+++ Data excerpt +++

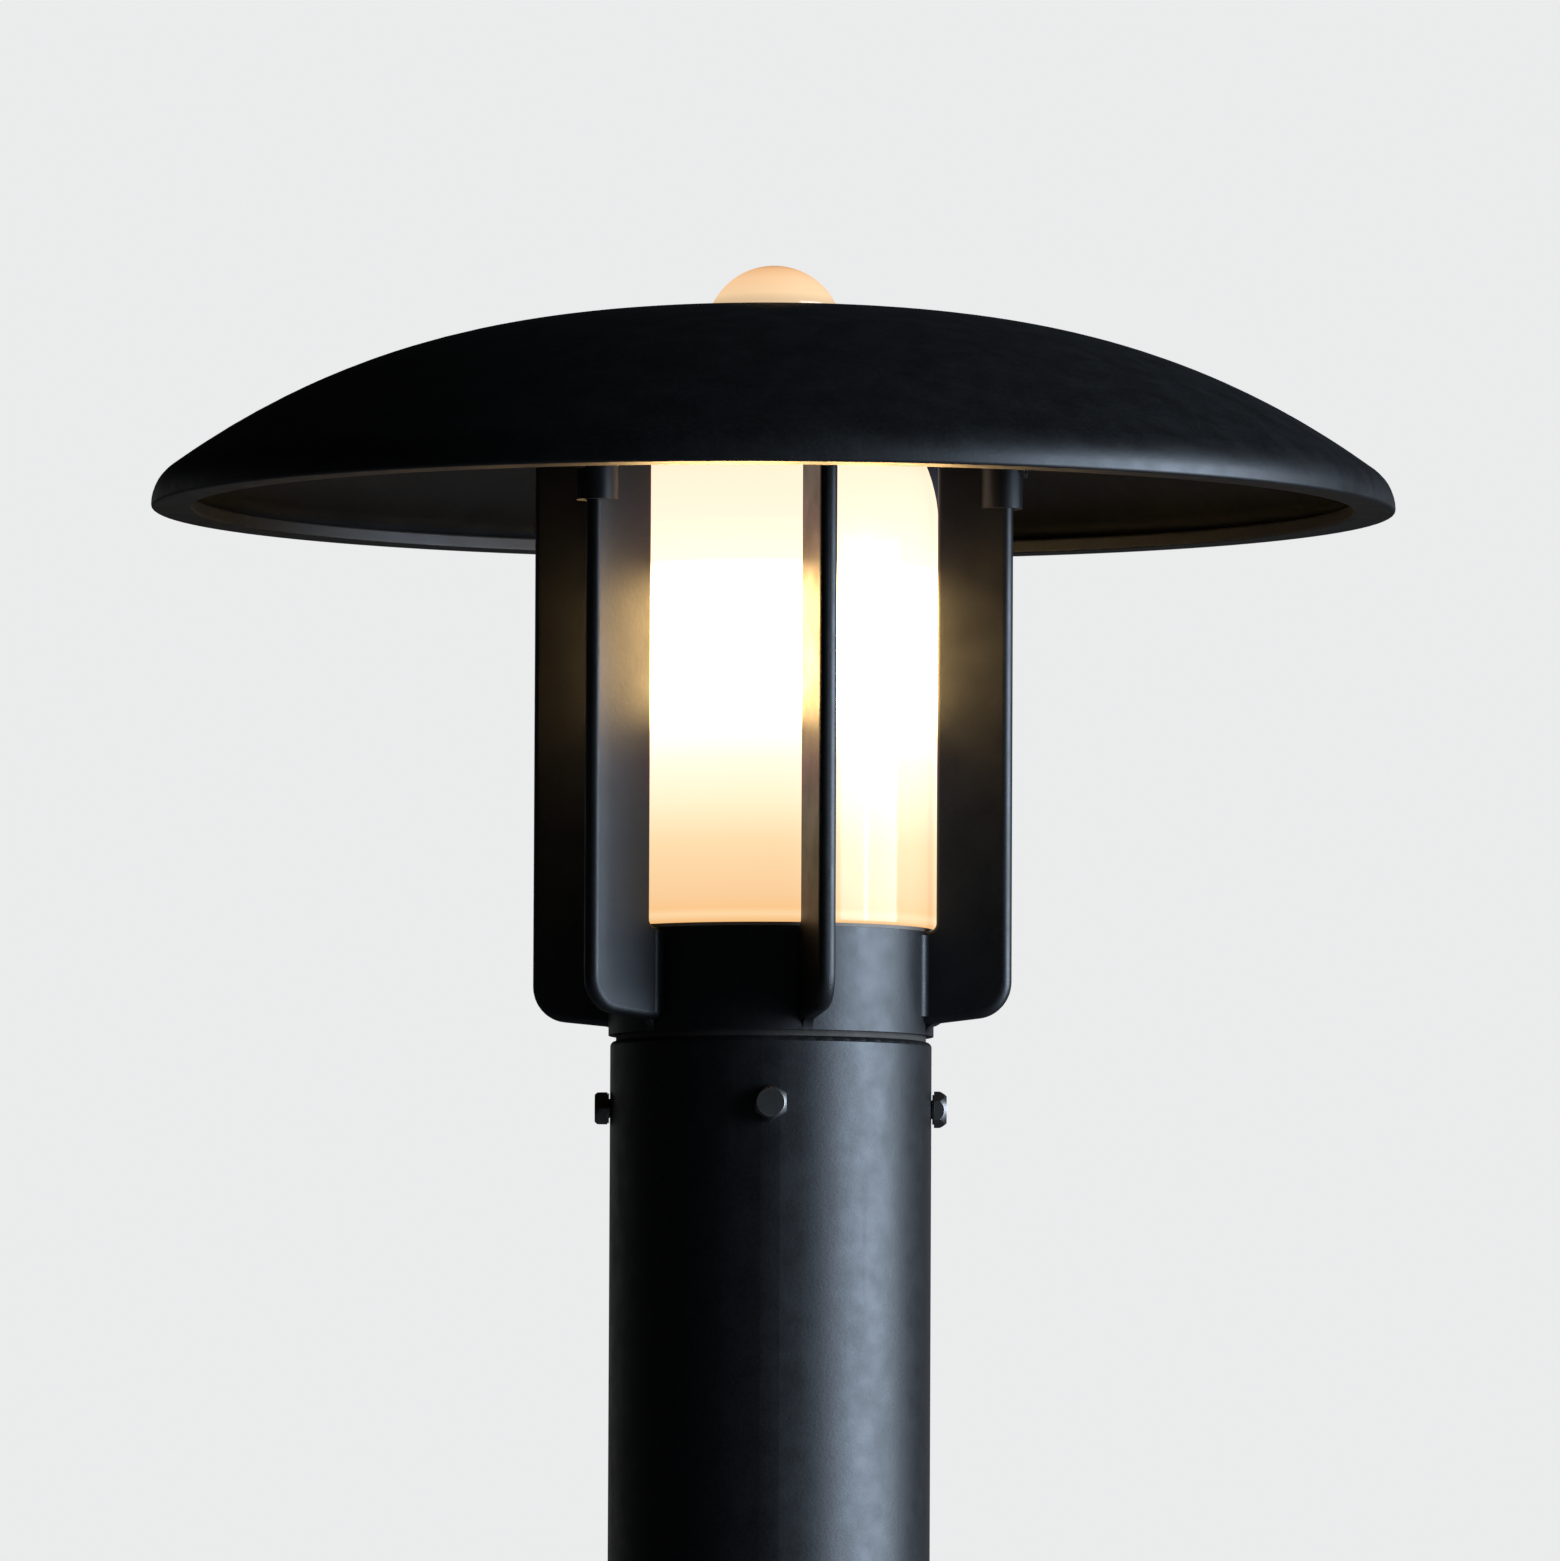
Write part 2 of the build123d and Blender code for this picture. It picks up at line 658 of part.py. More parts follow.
def earth_nuts():
    outer_end = earth_end() - EARTH_NUT_FROM_WALL
    bore = rod(EARTH_STUD_R + THREAD_GAP, -CUT, EARTH_NUT_THICK + CUT)
    nut = hexagon(EARTH_NUT_FLATS, EARTH_NUT_THICK) - bore
    lying = Rot(0, -90, 0) * nut
    step = EARTH_NUT_THICK + EARTH_NUT_APART
    return group([Pos(outer_end - step * place, 0, earth_height()) * lying for place in range(2)])


def clamp_screw(turn):
    # The screw lies along +X, its hexagon turned as it was tightened, and goes to its place later.
    face = TUBE_R + SEAT_GAP
    shank = radial_rod(CLAMP_R, SPIGOT_R + TIP_GAP, face + CUT, CLAMP_HEIGHT)
    washer_face = radial_rod(CLAMP_FACE_R, face, face + CLAMP_FACE_THICK + CUT, CLAMP_HEIGHT)
    crown_centre = CLAMP_HEAD - sqrt(CLAMP_CROWN_R ** 2 - CLAMP_TOP_R ** 2)
    head = hexagon(CLAMP_FLATS, CLAMP_HEAD) & (Pos(0, 0, crown_centre) * Sphere(CLAMP_CROWN_R))
    head = Pos(face + CLAMP_FACE_THICK, 0, CLAMP_HEIGHT) * Rot(turn, 0, 0) * Rot(0, 90, 0) * head
    return shank + washer_face + head


def neck_seal():
    span = (POST_HEIGHT + THREAD_GAP, NECK_LOW - THREAD_GAP)
    return ring(NECK_R - NECK_SEAL_INSET, SPIGOT_R + SEAT_GAP, *span)


def outline_plate(curves, thick):
    # A flat plate that stands on the post's axis plane, from its outline of radius and height.
    edges = [edge for curve in curves for edge in curve.edges()]
    return extrude(Plane.XZ * make_face(edges), thick / 2, both=True)


def fin_half(radius):
    # Half a fin's thickness, which grows inwards by the casting's draft.
    return FIN_THICK / 2 + (FIN_R - FIN_EDGE_R - radius) * tan(radians(FIN_DRAFT_ANGLE))


def fin_foot(radius):
    # The height of a fin's bottom edge, which rises away from the neck.
    return POST_HEIGHT + FIN_LOW + (radius - NECK_R) * tan(radians(FIN_FOOT_ANGLE))


def plain_fin():
    root = NECK_R - NECK_SEAL_INSET
    corner_r = FIN_R - FIN_CORNER_R
    corner = (corner_r, fin_foot(corner_r) + FIN_CORNER_R / cos(radians(FIN_FOOT_ANGLE)))
    inner = (FIN_INNER_R - FIN_INNER_HEEL_R, NECK_TOP + FIN_INNER_HEEL_R)
    corner_arc = arc_between(corner, FIN_CORNER_R, FIN_FOOT_ANGLE - 90, 0)
    inner_arc = arc_between(inner, FIN_INNER_HEEL_R, 0, -90)
    corner_start = on_circle(corner, FIN_CORNER_R, FIN_FOOT_ANGLE - 90)
    outline = [
        Line((root, fin_foot(root)), corner_start),
        corner_arc,
        Polyline((FIN_R, corner[1]), (FIN_R, APEX), (FIN_INNER_R, APEX), (FIN_INNER_R, inner[1])),
        inner_arc,
        Polyline((inner[0], NECK_TOP), (root, NECK_TOP), (root, fin_foot(root))),
    ]
    reach = FIN_R + CUT
    plan = [(0, -fin_half(0)), (reach, -fin_half(reach)), (reach, fin_half(reach)), (0, fin_half(0))]
    wedge = Pos(0, 0, POST_HEIGHT) * extrude(make_face(Polyline(*plan, close=True)), APEX - POST_HEIGHT + CUT)
    return outline_plate(outline, 2 * fin_half(0)) & wedge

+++

**What the task asks**
Set down the material above again, word for word.

**The result**
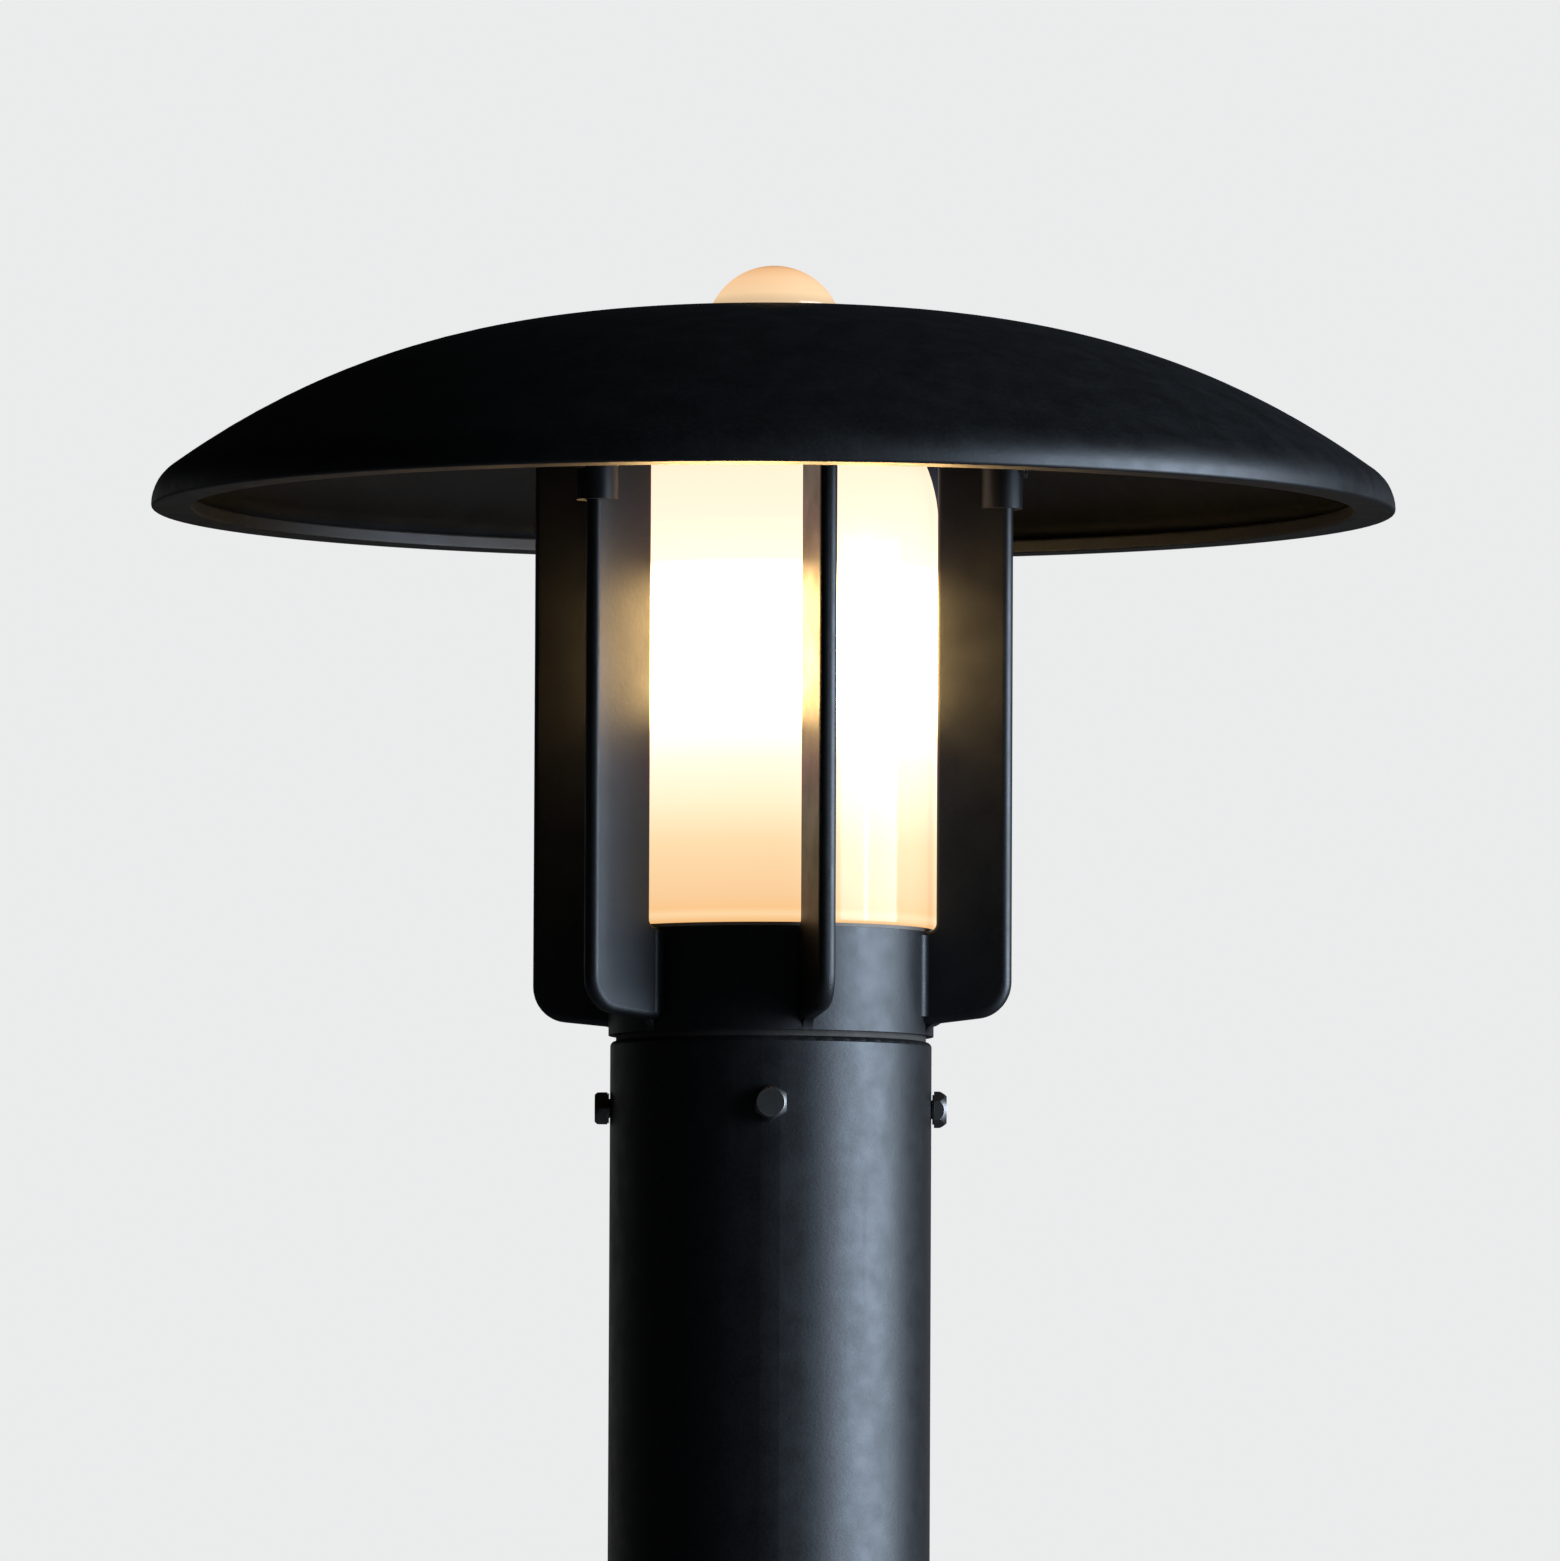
Write part 2 of the build123d and Blender code for this picture. It picks up at line 658 of part.py. More parts follow.
def earth_nuts():
    outer_end = earth_end() - EARTH_NUT_FROM_WALL
    bore = rod(EARTH_STUD_R + THREAD_GAP, -CUT, EARTH_NUT_THICK + CUT)
    nut = hexagon(EARTH_NUT_FLATS, EARTH_NUT_THICK) - bore
    lying = Rot(0, -90, 0) * nut
    step = EARTH_NUT_THICK + EARTH_NUT_APART
    return group([Pos(outer_end - step * place, 0, earth_height()) * lying for place in range(2)])


def clamp_screw(turn):
    # The screw lies along +X, its hexagon turned as it was tightened, and goes to its place later.
    face = TUBE_R + SEAT_GAP
    shank = radial_rod(CLAMP_R, SPIGOT_R + TIP_GAP, face + CUT, CLAMP_HEIGHT)
    washer_face = radial_rod(CLAMP_FACE_R, face, face + CLAMP_FACE_THICK + CUT, CLAMP_HEIGHT)
    crown_centre = CLAMP_HEAD - sqrt(CLAMP_CROWN_R ** 2 - CLAMP_TOP_R ** 2)
    head = hexagon(CLAMP_FLATS, CLAMP_HEAD) & (Pos(0, 0, crown_centre) * Sphere(CLAMP_CROWN_R))
    head = Pos(face + CLAMP_FACE_THICK, 0, CLAMP_HEIGHT) * Rot(turn, 0, 0) * Rot(0, 90, 0) * head
    return shank + washer_face + head


def neck_seal():
    span = (POST_HEIGHT + THREAD_GAP, NECK_LOW - THREAD_GAP)
    return ring(NECK_R - NECK_SEAL_INSET, SPIGOT_R + SEAT_GAP, *span)


def outline_plate(curves, thick):
    # A flat plate that stands on the post's axis plane, from its outline of radius and height.
    edges = [edge for curve in curves for edge in curve.edges()]
    return extrude(Plane.XZ * make_face(edges), thick / 2, both=True)


def fin_half(radius):
    # Half a fin's thickness, which grows inwards by the casting's draft.
    return FIN_THICK / 2 + (FIN_R - FIN_EDGE_R - radius) * tan(radians(FIN_DRAFT_ANGLE))


def fin_foot(radius):
    # The height of a fin's bottom edge, which rises away from the neck.
    return POST_HEIGHT + FIN_LOW + (radius - NECK_R) * tan(radians(FIN_FOOT_ANGLE))


def plain_fin():
    root = NECK_R - NECK_SEAL_INSET
    corner_r = FIN_R - FIN_CORNER_R
    corner = (corner_r, fin_foot(corner_r) + FIN_CORNER_R / cos(radians(FIN_FOOT_ANGLE)))
    inner = (FIN_INNER_R - FIN_INNER_HEEL_R, NECK_TOP + FIN_INNER_HEEL_R)
    corner_arc = arc_between(corner, FIN_CORNER_R, FIN_FOOT_ANGLE - 90, 0)
    inner_arc = arc_between(inner, FIN_INNER_HEEL_R, 0, -90)
    corner_start = on_circle(corner, FIN_CORNER_R, FIN_FOOT_ANGLE - 90)
    outline = [
        Line((root, fin_foot(root)), corner_start),
        corner_arc,
        Polyline((FIN_R, corner[1]), (FIN_R, APEX), (FIN_INNER_R, APEX), (FIN_INNER_R, inner[1])),
        inner_arc,
        Polyline((inner[0], NECK_TOP), (root, NECK_TOP), (root, fin_foot(root))),
    ]
    reach = FIN_R + CUT
    plan = [(0, -fin_half(0)), (reach, -fin_half(reach)), (reach, fin_half(reach)), (0, fin_half(0))]
    wedge = Pos(0, 0, POST_HEIGHT) * extrude(make_face(Polyline(*plan, close=True)), APEX - POST_HEIGHT + CUT)
    return outline_plate(outline, 2 * fin_half(0)) & wedge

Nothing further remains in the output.